By Kyla Ashbury | The Center Square
(The Center Square) – COVID-19 has claimed the lives of many residents of nursing homes and long-term care facilities, with these residents accounting for more than 40 percent of coronavirus deaths across the country. Now, the industry is asking for legal immunity when it comes to the virus.
The Indiana Health Care Association (IHCA)/Indiana Center for Assisted Living (INCAL) President Zach Cattell said IHCA and INCAL support a current law in the state regarding immunity.
IHCA/INCAL “is aware of the existing Indiana statute regarding immunity from civil liability for the provision of professional health care services by licensed health care providers during a declared disaster emergency,” Cattell told The Center Square. “It is important to note that the statute is not blanket immunity and any health care provider is still liable for gross negligence or willful misconduct.”
Cattell said the origins of the law were unknown to the agencies.

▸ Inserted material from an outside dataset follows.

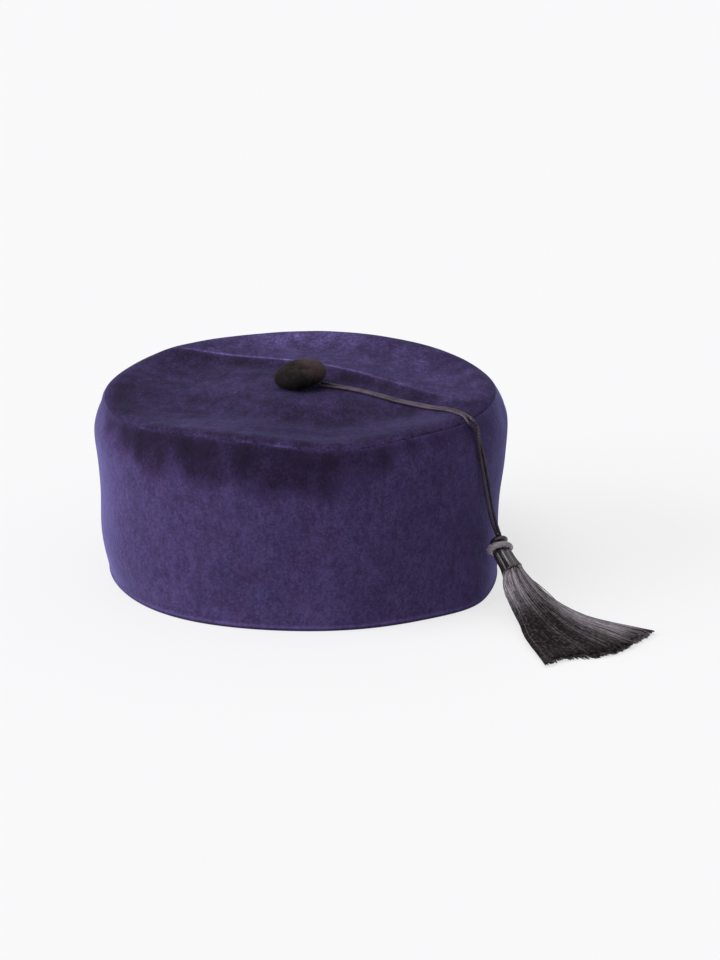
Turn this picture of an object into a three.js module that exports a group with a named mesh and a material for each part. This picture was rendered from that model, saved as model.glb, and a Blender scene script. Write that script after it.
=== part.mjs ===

“Though we are not aware of the specific circumstances that led the legislature to pass this law more than a decade ago, we support the existing law as it provides basic assurances to health care providers that their reasonable actions to provide patient care in response to the disaster emergency may be protected,” Cattell said.
The Herald Bulletin reported that there are currently more than 20 states that have passed laws or executive orders providing immunity to nursing homes and long-term care facilities from COVID-19-related lawsuits.
In April, Indiana clarified its own law providing immunity aside from gross negligence and willful misconduct.
AARP Indiana said it didn’t support the law.